Kantrowitz argued that having college savings show up on a student’s financial aid application as income would result in low-income students receiving less aid. Ironically, wealthier students would be least harmed by this change, he argues, since they would be ineligible to receive federal Pell Grants in the first place.
“When you figure out the total impact [of these changes], it actually exceeds the typical earnings on a 529 plan,” he said. “Far from taking money from the wealthy and giving it to the poor, this would do the opposite.”
With the cost of college rapidly outpacing income growth in America, lawmakers are looking to a variety of methods to keep college accessible and affordable for all citizens.
The most sweeping is Obama’s recent proposal to make community college free to all Americans. He has called on Congress to authorize $60 billion in funding over the next 10 years to implement this proposal in cooperation with the states.

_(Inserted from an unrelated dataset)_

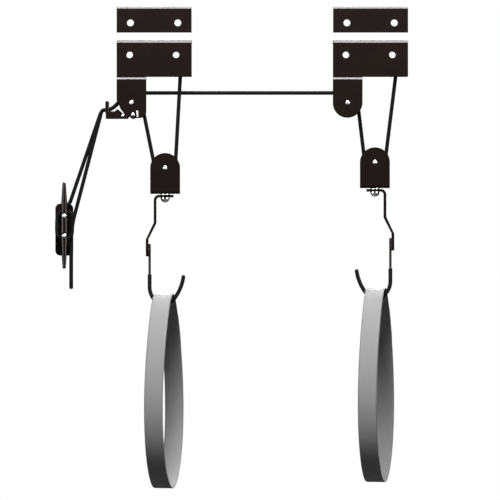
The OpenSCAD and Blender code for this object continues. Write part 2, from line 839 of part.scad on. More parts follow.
// Rope over one of the two sheaves on the left axle
module rope_over(i, from) {
  color(cord) arc_xz(leg_x, block_y[i], axle_z, pitch_r, rope_r, from, leave_angle);
}

module rope_lead(i) {
  y = block_y[i];
  leave = on_upper(0, leave_angle);
  color(cord) rope(concat([[leave[0], y, leave[2]]],
    [for (p = lead_route) [leg_x + p[0], y, axle_z + p[1]]]));
}

// Free ropes, out of the guide: X and Z from the sheaves' axle, Y as it is
left_out_route = [
  [-42.3, -6, -11.73], [-47, -6, -12.2], [-49.2, -6, -14.2], [-50.9, -6, -17.8], [-52.5, -6, -25]
];
right_out_route = [
  [-42.3, 6, -11.73], [-47, 6, -12.2], [-49.4, 6, -13.9], [-51.6, 6, -17.4], [-54.4, 6, -24.6]
];
// Free ropes round the cleat and down to the cut end: X and Z from the cleat's middle
left_cleat_route = [
  [20.2, -6, 29.8], [16.5, -6, 15.8], [14.3, -6, 5.8], [13.1, -5.9, -3.2], [12.7, -5.9, -11.2],
  [11.1, -5.9, -17.2], [7.1, -5.9, -21.6], [1.7, -5.9, -23.6], [-3.9, -5.9, -23.1],
  [-8.8, -5.9, -20], [-11.9, -5.7, -15], [-12.7, -4.6, -8.2], [-12.7, -2.5, 0], [-12.7, -0.4, 7.8],
  [-11.6, 0.6, 15.4], [-8.1, 0.8, 20.6], [-2.7, 0.8, 23.4], [3.3, 0.8, 23.3], [8.5, 0.8, 20.5],
  [11.7, 0.8, 15.6], [12.7, 0.8, 8.8], [12.3, 0.8, -0.2], [11.5, 0.8, -11.2], [10.9, 0.8, -26.2],
  [10.8, 0.8, -42.2], [10.8, 0.8, -62.2], [10.8, 0.8, -84.2], [10.8, 0.8, -106]
];
right_cleat_route = [
  [11.7, 7.2, 46.8], [8.9, 7.4, 39.3], [5.1, 7.5, 33.4], [-0.3, 7.5, 28.4], [-5.7, 7.5, 23.6],
  [-8.9, 7.5, 18.7], [-9.9, 7.5, 12.8], [-9.9, 7.5, -0.2], [-9.9, 7.5, -13.2], [-8.9, 7.5, -19.2],
  [-5.9, 7.5, -23.8], [-0.3, 7.5, -27.4], [5.3, 7.5, -30.6], [9.3, 7.5, -35], [10.8, 7.5, -41.2],
  [10.8, 7.5, -62.2], [10.8, 7.5, -84.2], [10.8, 7.5, -106]
];

// The two parts of a free rope, with the straight run between them
function placed(route, x, z) = [for (p = route) [x + p[0], p[1], z + p[2]]];
function free_route(out_route, cleat_route) =
  let (a = placed(out_route, leg_x, axle_z), b = placed(cleat_route, cleat_x, cleat_z),
    last = a[len(a) - 1])
  concat(a, [for (k = [1 : 3]) last + (b[0] - last) * k / 4], b);

module left_tail() {
  color(cord) rope(free_route(left_out_route, left_cleat_route));
}

module right_tail() {
  color(cord) rope(free_route(right_out_route, right_cleat_route));
}

ceiling_strip(0);  // ceiling_strip_left
ceiling_strip(bracket_gap);  // ceiling_strip_right
front_plate(0, true);  // bracket_front_left
rear_plate(0, true);  // bracket_rear_left
front_plate(bracket_gap, false);  // bracket_front_right
rear_plate(bracket_gap, false);  // bracket_rear_right
post(0, bolt_right_x);  // anchor_post_left
post(bracket_gap, bolt_right_x);  // anchor_post_right
post(0, bolt_left_x);  // spare_post_left
post(bracket_gap, bolt_left_x);  // spare_post_right
upper_axle(0);  // axle_upper_left
upper_axle(bracket_gap);  // axle_upper_right
left_washers();  // axle_washers_left
right_washer();  // axle_washer_right
right_spacer();  // axle_spacer_right
sheave(leg_x, -lane, axle_z);  // sheave_upper_left_front
sheave(leg_x, lane, axle_z);  // sheave_upper_left_rear
sheave(bracket_gap + leg_x, lane, axle_z);  // sheave_upper_right
lock_arm();
guide_liner();
jam_pin();
lock_pivots();
stop_tabs();
yoke(0);  // yoke_left
lower_axle(0);  // axle_lower_left
sheave(block_x[0], block_y[0], block_z[0]);  // sheave_lower_left
swivel_rivet(0);  // swivel_rivet_left
swivel_washer(0);  // swivel_washer_left
hook_bar(0);  // hook_bar_left
hook_rod(0);  // hook_rod_left
hook_sleeve(0);  // hook_sleeve_left
webbing_loop(0);  // webbing_loop_left
yoke(1);  // yoke_right
lower_axle(1);  // axle_lower_right
sheave(block_x[1], block_y[1], block_z[1]);  // sheave_lower_right
swivel_rivet(1);  // swivel_rivet_right
swivel_washer(1);  // swivel_washer_right
hook_bar(1);  // hook_bar_right
hook_rod(1);  // hook_rod_right
hook_sleeve(1);  // hook_sleeve_right
webbing_loop(1);  // webbing_loop_right
cleat();
cleat_screws();
rope_knot(0);  // left_rope_knot
rope_fall(0);  // left_rope_fall
rope_wrap(0);  // left_rope_wrap
rope_rise(0);  // left_rope_rise
rope_over(0, rise_angle(0) - 180);  // left_rope_over
rope_lead(0);  // left_rope_lead
left_tail();  // left_rope_tail
rope_knot(1);  // right_rope_knot
rope_fall(1);  // right_rope_fall
rope_wrap(1);  // right_rope_wrap
rope_rise(1);  // right_rope_rise
right_cross();  // right_rope_cross
rope_over(1, 90);  // right_rope_over
rope_lead(1);  // right_rope_lead
right_tail();  // right_rope_tail
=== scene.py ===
import json
import math
import bpy
import numpy as np
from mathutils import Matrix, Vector


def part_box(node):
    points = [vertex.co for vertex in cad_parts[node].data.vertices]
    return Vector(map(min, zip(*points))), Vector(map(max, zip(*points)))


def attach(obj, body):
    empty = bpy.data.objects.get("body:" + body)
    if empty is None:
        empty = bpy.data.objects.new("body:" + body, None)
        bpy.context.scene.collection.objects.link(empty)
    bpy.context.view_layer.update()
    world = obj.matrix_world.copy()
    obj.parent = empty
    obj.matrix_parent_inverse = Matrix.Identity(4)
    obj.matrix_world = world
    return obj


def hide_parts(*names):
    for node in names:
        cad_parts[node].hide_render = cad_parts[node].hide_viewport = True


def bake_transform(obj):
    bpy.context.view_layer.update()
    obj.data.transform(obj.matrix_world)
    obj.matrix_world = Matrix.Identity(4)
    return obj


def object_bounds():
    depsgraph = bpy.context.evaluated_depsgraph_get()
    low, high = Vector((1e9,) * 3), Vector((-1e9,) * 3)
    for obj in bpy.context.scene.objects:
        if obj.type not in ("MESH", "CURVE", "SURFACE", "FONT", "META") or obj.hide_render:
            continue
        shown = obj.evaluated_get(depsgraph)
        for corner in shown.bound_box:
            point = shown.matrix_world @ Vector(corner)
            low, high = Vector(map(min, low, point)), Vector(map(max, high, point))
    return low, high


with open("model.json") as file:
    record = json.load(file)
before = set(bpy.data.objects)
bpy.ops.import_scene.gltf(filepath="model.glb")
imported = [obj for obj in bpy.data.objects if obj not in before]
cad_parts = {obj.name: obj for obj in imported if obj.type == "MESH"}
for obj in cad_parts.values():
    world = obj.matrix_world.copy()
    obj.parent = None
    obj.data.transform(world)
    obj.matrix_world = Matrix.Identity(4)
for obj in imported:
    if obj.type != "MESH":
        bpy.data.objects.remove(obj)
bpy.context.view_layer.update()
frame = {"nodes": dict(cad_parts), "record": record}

# Sides of the hoist, and the rope lane of each
sides = ("left", "right")
laneY = {"left": -0.006, "right": 0.006}

# Rope, as in the part's source, how finely its runs are cut, and its melted end
rope = {"radius": 0.006350 / 2, "knotRadius": 0.0027, "pitch": 0.0168, "sides": 20, "step": 0.002,
        "curveSteps": 24, "arcStep": 6, "meltLength": 0.0016, "meltDepth": 0.55}


def unit(v):
    v = np.asarray(v, float)
    return v / np.maximum(np.linalg.norm(v, axis=-1, keepdims=True), 1e-12)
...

“Forty percent of our college students choose community college,” Obama said during his State of the Union address. “Whoever you are, this plan is your chance to graduate ready for the new economy, without a load of debt.”
Despite controversy over the methods needed to solve the issue of college affordability, experts agree that attending college is more important than ever. Research done by the Federal Reserve Bank of New York in 2014 shows those with a bachelor’s degree earn over $1 million more than a high school graduate during their working life.
Whether combatting rising college expenses costs by increasing savings or by reducing campus costs, the future of higher education in America is intimately tied to the future of the country as a whole. For Mariah Birnbaum, who plans on transferring to the University of Nevada-Las Vegas in the fall, education is an issue of great personal importance as well as a national priority.
“As a country and an individual, knowledge is power,” Birnbaum said. “If we can find a way to extend the opportunity for education to more people, that’s what our priority should be.”